The convictions of the men in 1990, and the evidence on which they had been obtained, should give a jolt to the Royal Commission on Criminal Justice (RCCJ). They were obtained without any breaches of the Police and Criminal Evidence Act (PACE), and with all the "safeguards" in place: tape-recorded interviews, in the presence of a solicitor. Those at the top of the criminal justice system, including Lord Chief Justice Taylor, himself did not believe that such a miscarriage of justice was possible in such conditions, with such safeguards; so confident was he that he indicated to the Royal Commission that the right to silence could now be "modified", to prevent giving criminal suspects an unfair advantage over those investigating them. It is noticeable that, while professing himself shocked by the conduct of the police in Miller's case, Taylor said nothing during or since the men's appeal to indicate that he has reconsidered that view.

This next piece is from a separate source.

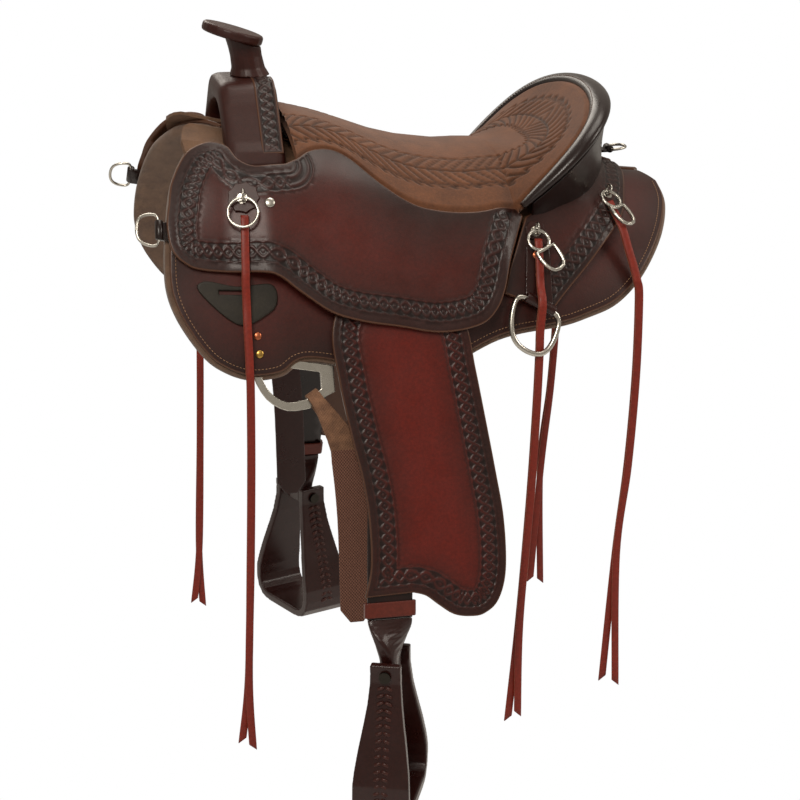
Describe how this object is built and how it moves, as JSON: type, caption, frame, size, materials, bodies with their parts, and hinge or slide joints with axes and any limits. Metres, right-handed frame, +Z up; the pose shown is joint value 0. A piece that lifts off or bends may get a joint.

On their release, the three drew attention to the many other innocent men in British prisons, most of whom have no-one to campaign for their release. Over Christmas, 28 prisoners at Long Lartin went on hunger strike to protest their innocence; they included Winston Silcott (whose defence of self-defence was never raised during his murder trial), Satpal Ram (serving life for murder after, he says, defending himself against a racist attack), Sara Thornton (serving life for killing her violent husband), and one of the Carl Bridgwater Three. Three of the men continued their hunger strike after Christmas. (Observer 20.12.92; Independent on Sunday 27.12.92).